Montgomery Street Board School was opened on 28 July 1879, the third board school to be built in Small Heath. By the mid-1870s the locality was being filled with housing to accommodate workers at industrial sites to the north-east of Montgomery Street. The school provided places for 1000 boys, girls and infants at its opening. Alterations and extensions have been made to the school, in 1894-5, in 1911-13, and in the late C20. The 1911-13 additions were made by Buckland and Farmer, the practice which briefly succeeded Martin and Chamberlain as Architect to the Birmingham Board, before its abolition in 1902, and which was subsequently employed by the Council's Education Department, building eight new schools in the first two decades of the century, and making numerous additions and alterations to existing schools. The site has remained in use as a school, with interruptions, and is now Montgomery Primary School.
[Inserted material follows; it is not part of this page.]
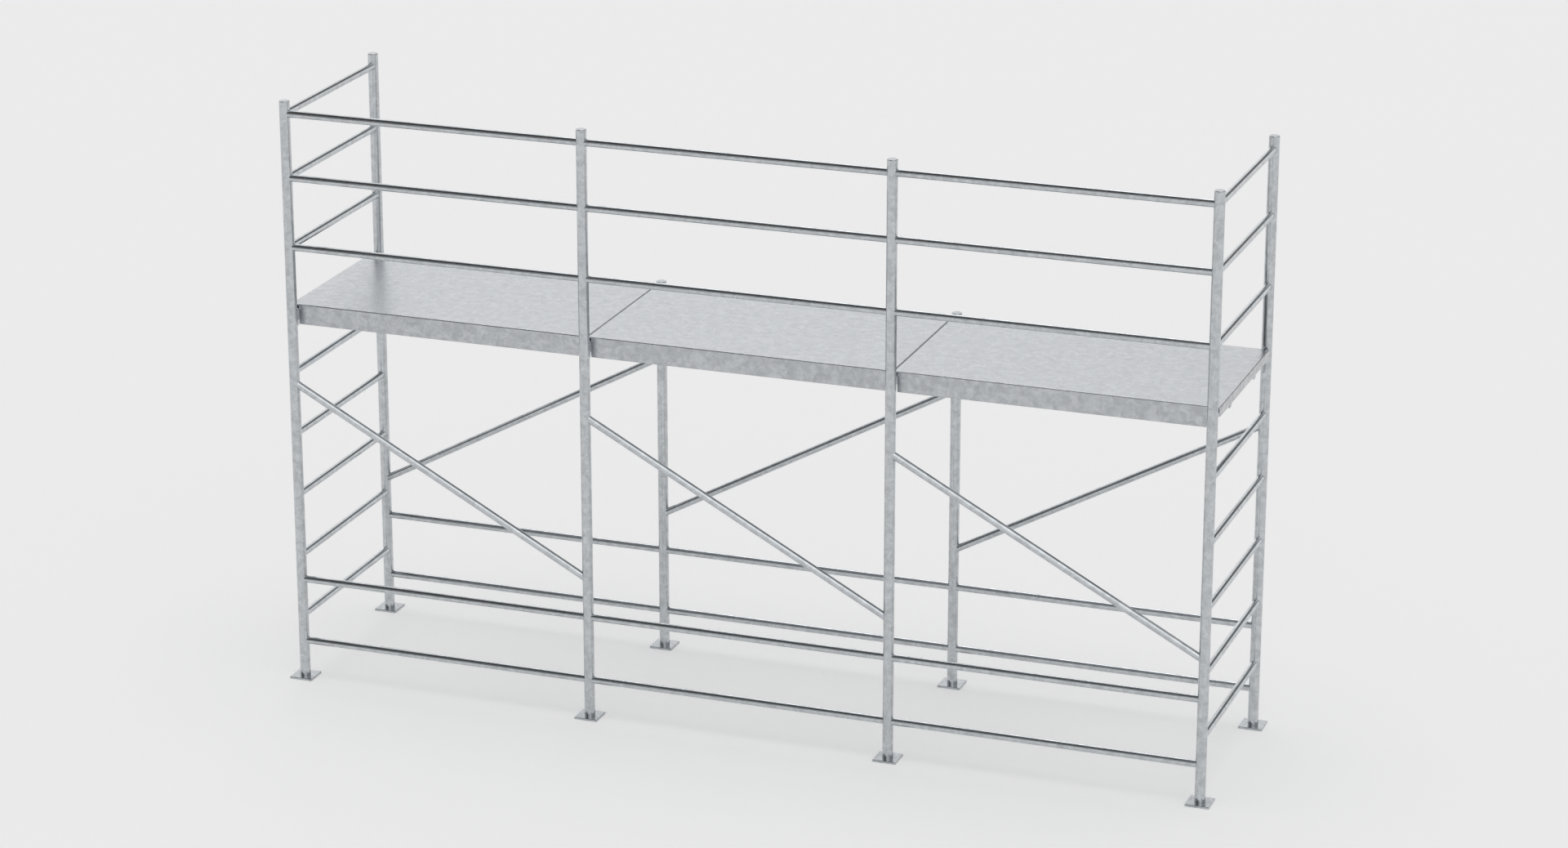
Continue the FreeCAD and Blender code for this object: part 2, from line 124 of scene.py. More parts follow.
# ---- settings a user would change ---------------------------------------------------------------
class ScaffoldZinc(PropertyGroup):
    tube_colour: FloatVectorProperty(
        name="Tube zinc", description="Base colour of the dip-galvanised tubes",
        subtype="COLOR", size=3, min=0.0, max=1.0, default=(0.55, 0.575, 0.595))
    sheet_colour: FloatVectorProperty(
        name="Sheet zinc", description="Base colour of the galvanised deck sheet",
        subtype="COLOR", size=3, min=0.0, max=1.0, default=(0.522, 0.539, 0.559))
    plate_colour: FloatVectorProperty(
        name="Base plate", description="Base colour of the dip-galvanised base plates",
        subtype="COLOR", size=3, min=0.0, max=1.0, default=(0.48, 0.50, 0.52))
    cap_colour: FloatVectorProperty(
        name="Post cap", description="Base colour of the pressed steel post caps",
        subtype="COLOR", size=3, min=0.0, max=1.0, default=(0.50, 0.52, 0.54))
    hardware_colour: FloatVectorProperty(
        name="Hardware", description="Base colour of the zinc-plated pins and wind locks",
        subtype="COLOR", size=3, min=0.0, max=1.0, default=(0.62, 0.64, 0.66))
    tube_roughness: FloatProperty(
        name="Tube roughness", description="Mean roughness of the tube zinc",
        min=0.05, max=0.9, default=0.18)
    sheet_roughness: FloatProperty(
        name="Sheet roughness", description="Mean roughness of the deck zinc",
        min=0.05, max=0.9, default=0.30)
    patch_size: FloatProperty(
        name="Zinc patch", description="Width of the pale and dark patches in the zinc",
        subtype="DISTANCE", unit="LENGTH", min=0.005, max=0.2, default=0.035)
    spangle_size: FloatProperty(
        name="Spangle", description="Width of one zinc crystal",
        subtype="DISTANCE", unit="LENGTH", min=0.002, max=0.05, default=0.009)


class ScaffoldWelds(PropertyGroup):
    bead_radius: FloatProperty(
        name="Bead radius", description="Radius of the fillet beads round the rungs and transoms",
        subtype="DISTANCE", unit="LENGTH", min=0.0005, max=0.006, default=0.0022)
    ripple: FloatProperty(
        name="Ripple", description="Swelling of the bead at each pass, as a part of its radius",
        min=0.0, max=0.5, default=0.14)
    ripple_pitch: FloatProperty(
        name="Ripple pitch", description="Distance between two passes of the bead",
        subtype="DISTANCE", unit="LENGTH", min=0.002, max=0.01, default=0.004)


class ScaffoldStage(PropertyGroup):
    floor_colour: FloatVectorProperty(
        name="Floor", description="Colour of the plain floor",
        subtype="COLOR", size=3, min=0.0, max=1.0, default=(0.90, 0.90, 0.90))
    lens: FloatProperty(
        name="Lens", description="Focal length in millimetres", min=20.0, max=300.0, default=100.91)
    camera_place: FloatVectorProperty(
        name="Camera", description="Where the camera stands", subtype="TRANSLATION", unit="LENGTH",
        size=3, default=(6.5475, -17.7904, 7.8052))
    camera_yaw: FloatProperty(
        name="Yaw", description="Turn of the camera from the +Y direction",
        subtype="ANGLE", unit="ROTATION", default=math.radians(20.045))
    camera_pitch: FloatProperty(
        name="Pitch", description="How far the camera looks down",
        subtype="ANGLE", unit="ROTATION", default=math.radians(18.783))
    room_light: FloatProperty(
        name="Room", description="Light of the plain upper room", min=0.0, default=0.55)
    wall_light: FloatProperty(
        name="Walls", description="Light of the pale walls", min=0.0, default=1.0)
    panel_light: FloatProperty(
        name="Panel", description="Light of the panel at the back left", min=0.0, default=1.0)
    key_light: FloatProperty(
        name="Key", description="Light of the panel at the front right", min=0.0, default=1.35)
    dim_light: FloatProperty(
        name="Dim", description="Light of the dim corner at the front left", min=0.0, default=0.05)
    fill_light: FloatProperty(
        name="Fill", description="Even light on matt surfaces", min=0.0, default=0.40)
    overhead_light: FloatProperty(
        name="Overhead", description="Strength of the wide overhead lamp", min=0.0, default=0.43)
    overhead_angle: FloatProperty(
        name="Overhead angle", description="Width of the overhead lamp, which softens shadows",
        subtype="ANGLE", unit="ROTATION", default=math.radians(60.0))
    floor_glow: FloatProperty(
        name="Floor glow", description="Brightness of the lit floor, which shadows keep",
        min=0.0, max=1.0, default=0.318)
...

Originally, the school's principal entrance was in Grace Road, but that road has now been partially closed, and there are now entrances to both north and south.

Reasons for Listing


* Architect: a handsome school by Martin and Chamberlain, one of the leading architectural practices in late-Victorian Birmingham, with additions by Buckland and Farmer, another notable Birmingham practice;
* Historical: the former Montgomery Road School is one of the earliest of twenty-six surviving schools built by the Birmingham School Board, which together form one of the most important groups of board schools in the country;
* Architectural: the school buildings form a striking composition, enlivened with inventive and subtle architectural detailing; late-C19 and early-C20 additions are also of some interest;
* Interior: the buildings retain a number of noteworthy internal features, including a timber hammerbeam roof to the junior school's upper hall, and pierced cast-iron trusses to both junior and infant schools.